小さい頃に両親の別居を経験してる自分は、やたらと人の顔色をうかがうようになった。
元来がムダに気をつかってしまう気質だったから、ありがちな嫁姑問題も、父母の両家の不仲も、全てが小さい頃の自分にシビアな傷跡をつけた。
よく両親からされた質問に、「お父さんとお母さん、どっちが好き?」というのがあった。
今にして思えばなんてことのない質問だけど、
この質問が大嫌いだった。自分の答えが亀裂のきっかけになるかもしれないと思うと、子供ながらにプレッシャーを感じた。
大袈裟だと思われるかもしれないけど、そういう雰囲気を当時はしばしば読み取った。
だから自分は小学生ながらにストレスで何度か体調を崩したりもしていた。
とにかく、私が八方美人になってしまったのはこの頃だった。
結局両親は中学に上がって少ししてから離婚した。
今では珍しくも面白くもない話だけど、当時思春期だった自分はやはり離婚を友達に打ち明けることができなかった。
母が出ていくと私に打ち明けた翌日も、私は無理して学校に行った。
家庭内の異変を誰にも悟られたくなくて、私は友達と心理的に一線を引いて付き合うようになった。天然を装って、心を鎧った。
ありていに言えば「なに考えてるか分かんないヤツ」になろうとした。
そうして気まずい家庭の雰囲気も、自分が気をつかうことで明るくして行けば良いと考えた。
だから私は本音を隠して、家族にも心理的に一線を引いて付き合うようになっていった。
でもそれで良いと思っていた。自分さえ我慢すれば場が明るくなるから、むしろそれを誇りに生きてきた。最近までは。

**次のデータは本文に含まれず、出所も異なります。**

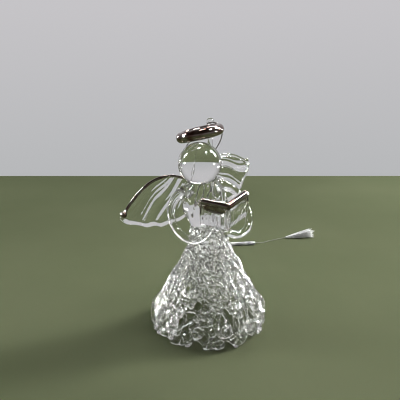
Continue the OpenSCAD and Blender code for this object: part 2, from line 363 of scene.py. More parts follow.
CLEAR = glass("clear_worked_glass", roughest=0.05, wave_scale=170, wave_depth=0.00012,
              painted_shade_start=0.62, edge=(0.12, 0.11, 0.09))
LENS = glass("solid_ball_glass", roughest=0.0, wave_scale=60, wave_depth=0.00003,
             painted_shade_start=0.6, edge=(0.05, 0.04, 0.03))
PRESSED = glass("pressed_wing_glass", roughest=0.06, wave_scale=240, wave_depth=0.0002,
                painted_shade_start=0.55, edge=(0.16, 0.15, 0.13))
SPUN = glass("spun_lace_glass", roughest=0.24, wave_scale=480, wave_depth=0.00014,
             painted_shade_start=0.76, edge=(0.32, 0.31, 0.29), smoothest=0.03)
MIRROR = silvered("silvered_glass")
# The threads are darker than real ones, because the lamps are strong against the dark table.
THREAD = fibre("nylon_thread", (0.15, 0.14, 0.13), (0.30, 0.29, 0.28), see_through=0.35, fine=900)
WHITE = fibre("white_thread", (0.24, 0.24, 0.24), (0.50, 0.50, 0.50), see_through=0.0, fine=2500)
WOUND = fibre("wound_white_thread", (0.12, 0.12, 0.13), (0.45, 0.45, 0.45), see_through=0.0, fine=700)
WORN = fibre("worn_white_thread", (0.08, 0.08, 0.07), (0.16, 0.16, 0.15), see_through=0.2, fine=2500)


# ---------------------------------------------------------------- camera

CAMERA_TURN = 25           # degrees; the camera stands on the figure's right
CAMERA_DOWN = 15.3         # degrees below level
CAMERA_PLACE = (-57.96, -119.98, 74.0)
FOCAL_LENGTH, SENSOR = 45, 36
NEAREST_SEEN, FARTHEST_SEEN = 0.002, 20     # metres


def add_camera():
    data = bpy.data.cameras.new("camera")
    data.lens = FOCAL_LENGTH
    data.sensor_width = SENSOR
    data.clip_start = NEAREST_SEEN
    data.clip_end = FARTHEST_SEEN
    camera = bpy.data.objects.new("camera", data)
    camera.location = np.array(CAMERA_PLACE) * MM
    camera.rotation_euler = (math.radians(90 - CAMERA_DOWN), 0, math.radians(-CAMERA_TURN))
    bpy.context.scene.collection.objects.link(camera)
    bpy.context.scene.camera = camera


# ---------------------------------------------------------------- thread

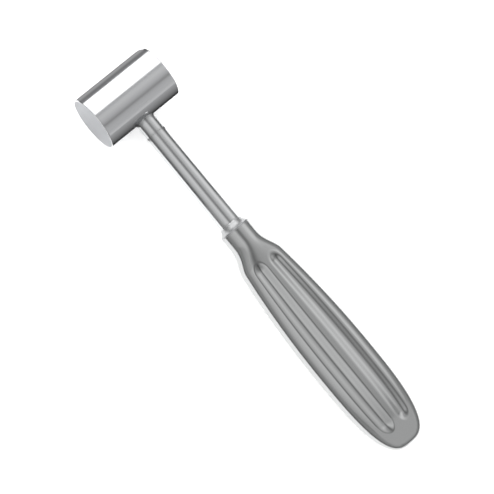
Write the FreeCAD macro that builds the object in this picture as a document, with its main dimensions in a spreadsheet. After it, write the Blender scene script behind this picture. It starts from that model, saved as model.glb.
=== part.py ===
import FreeCAD, Part
import math
import os

from FreeCAD import Placement, Rotation, Vector
import Sketcher

# Surgical mallet, in millimetres. A solid turned steel head, a turned shaft brazed into its side,
# and a hollow fluted grip of two equal shells welded along their edges over the shaft's tang.
#
# Every piece is drawn in the mallet's own frame: the head's centre is the origin, X runs along the
# shaft to the butt, Y is the axis of the head, and Z is square to the broad faces of the grip.
# The mallet is then laid down: it rests on the side of its head and on the broad face of its grip.

# Driving sizes. Places along the shaft follow from the lengths, added up from the head's centre.
SIZES = {
    # Head, and the clearance that the braze fills all round the shaft's spigot, foot and tang.
    "head_diameter": 30.0,
    "head_length": 44.0,
    "head_rim_chamfer": 0.6,
    "braze_gap": 0.05,
    # Shaft. Its length is what shows, from the side of the head to the front of the grip.
    "spigot_diameter": 8.0,
    "spigot_length": 20.0,
    "spigot_chamfer": 0.5,
    "shaft_length": 71.0,
    "shaft_head_end_diameter": 10.8,
    "shaft_grip_end_diameter": 11.6,
    "root_flare_height": 0.5,
    "root_flare_length": 1.6,
    "collar_flare_length": 4.8,
    "collar_land": 0.8,
    "tang_length": 12.0,
    # Grip, in four stretches: a round neck, a shoulder, a swell to the widest place and a tail.
    "neck_diameter": 16.8,
    "neck_wall": 1.4,
    "neck_length": 7.0,
    "shoulder_length": 14.0,
    "swell_length": 65.0,
    "tail_length": 53.0,
    "shoulder_width": 25.0,
    "grip_width": 33.2,
    "shoulder_thickness": 17.2,
    "grip_thickness": 19.0,
    # Flutes, two in each broad face, and the hollow inside the shells.
    "flute_depth": 1.5,
    "flute_lead_in": 6.5,
    "neck_to_flutes": 18.0,
    "flutes_to_tip": 16.5,
    "shell_wall": 1.2,
    "hollow_end_wall": 7.0,
}

# Forms of the curves, with no unit. The flutes follow the outline of the grip, so their middle line
# and half width are shares of the half width there.
TAIL_OUTLINE_POWER = 3.0
TAIL_SIDE_POWER = 2.6
NECK_SECTION_POWER = 2.0
GRIP_SECTION_POWER = 2.7
FLUTE_MIDDLE_SHARE = 0.38
FLUTE_HALF_WIDTH_SHARE = 0.32

# How finely the curved surfaces are sampled: steps along each stretch of the grip, and across it.
NECK_STEPS = 3
SHOULDER_STEPS = 9
SWELL_STEPS = 12
TAIL_STEPS = 12
STEPS_ACROSS = 32
HOLLOW_STEPS = 5
HOLLOW_SIDES = 12
BELLY_STEPS = 600

doc = FreeCAD.newDocument("SurgicalMallet")


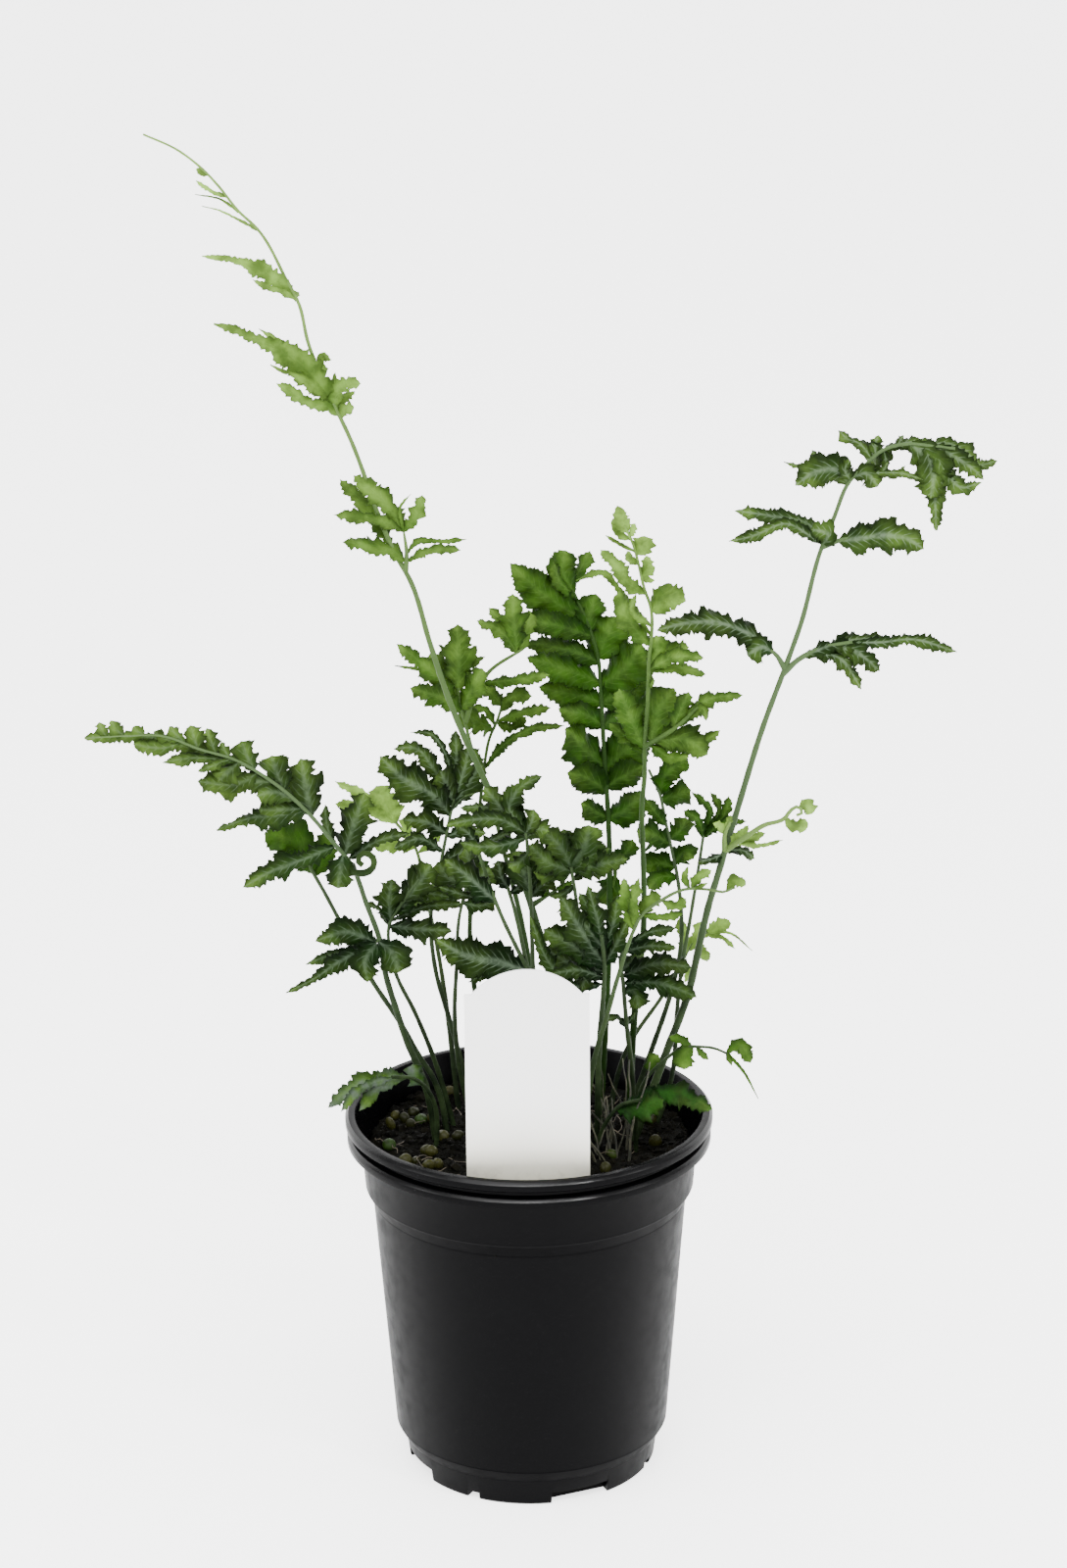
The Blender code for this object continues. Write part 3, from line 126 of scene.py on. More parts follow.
# Soil
SOIL_TOP = 100.5
SOIL_EDGE_RADIUS = 46.8
SOIL_MOUND = 1.2
SOIL_RELIEF = 0.35
SOIL_RINGS = 44
LUMP_SCALE = 0.35
LUMP_HEIGHT = 0.7
LUMP_DROP = 0.2
LUMP_MARGIN = 3.0
CRUMB_LIGHT = (0.0036, 0.0032, 0.0014)
CRUMB_SEED = 4

# Release prills, and where they lie as (x, y): those that the photo shows and some behind the stalks
PRILL_RADIUS = 2.0
PRILL_BROWNS = ((0.0070, 0.0082, 0.0014), (0.0215, 0.0220, 0.0042))
PRILL_GREEN = (0.013, 0.030, 0.004)
PRILL_SPECK = (0.008, 0.007, 0.003)
PRILL_SEED = 21
PRILL_TURN_SEED = 6
PRILLS = (
    (-40, 17), (-41, 8), (-37, 13), (-34.5, 19), (-32, 11), (-35, 7), (-28.5, 10), (-25.5, -1), (-21, -1),
    (-41, -6.5), (-30, -9.5), (-28.5, -11.5), (-36, -17), (-33, -16), (-29, -21), (-26.5, -20), (24, -14.5),
    (22, -25), (37, -5.5),
)
BACK_PRILLS = ((36, 10), (-12, 37), (18, 35), (8, 41), (30, 24), (-24, 33))

# Clumps of old dry stems: the middle of each as (x, y), how wide it spreads and its longest stem
STUB_CLUMPS = (((21.0, 3.0), 7.0, 24.0), ((22.5, -15.0), 3.5, 34.0), ((-6.0, 4.0), 8.0, 22.0),
               ((25.0, -6.0), 4.0, 36.0))
STUB_RADII = (0.25, 0.5)
STUB_TIP = 0.16
STUB_COLOURS = ((0.007, 0.008, 0.004), (0.044, 0.044, 0.022))
FIBRE_REACH = 42.0
FIBRE_LENGTHS = (6.0, 16.0)
FIBRE_RADII = (0.12, 0.24)
FIBRE_TIP = 0.1
FIBRE_COLOURS = ((0.02, 0.015, 0.009), (0.10, 0.08, 0.05))
STUB_SUNK = 1.5
FIBRE_LIFTS = (0.3, 1.8)
FIBRE_STEP = 1.5
WALL_MARGIN = 1.5
LITTER_SEED = 8

# Plant tag
TAG_WIDTH = 35.0
TAG_THICKNESS = 0.7
TAG_SHOULDER = 164.0
TAG_CROWN = 171.5
TAG_LEDGE = 2.0
TAG_STAKE_TOP = 103.0
TAG_STAKE_WIDTH = 12.0
TAG_SHOULDER_RISE = 3.0
TAG_POINT = 10.0
TAG_POINT_HALF = 2.4
TAG_FOOT = 72.0
ARCH_STEPS = 28
TAG_PLACE = (-0.2, -42.3)
TAG_LEAN = 3.0
TAG_EDGE = 0.00016
TAG_DIRT = (0.5, 0.47, 0.38)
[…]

自分の致命的な欠陥に気付いたのは付き合っていた彼にフラれてからだった。
最悪なフラれ方だった。
短い間だったけど、今もかなりひきづっている。
私は彼に甘えることができなかった。
というより、甘え方が分からなかった。
考えてみれば、第一次反抗期も、第二次反抗期も、両親の離婚問題で音沙汰なかった私には、甘えた経験がほとんどなくて、そういう意味では可愛いげがなかったんだと思う。
甘えるってなんだろう??どういう行為が甘えの行為なんだろう?
私には本気でそれが分からない。
結局多少顔がよくても、甘えられない自分がいる限り、きっと同じことを繰り返す。
今はこの欠陥は絶望でしか考えられない。
この欠陥を抱いて行きていくことに、最近とても不安である。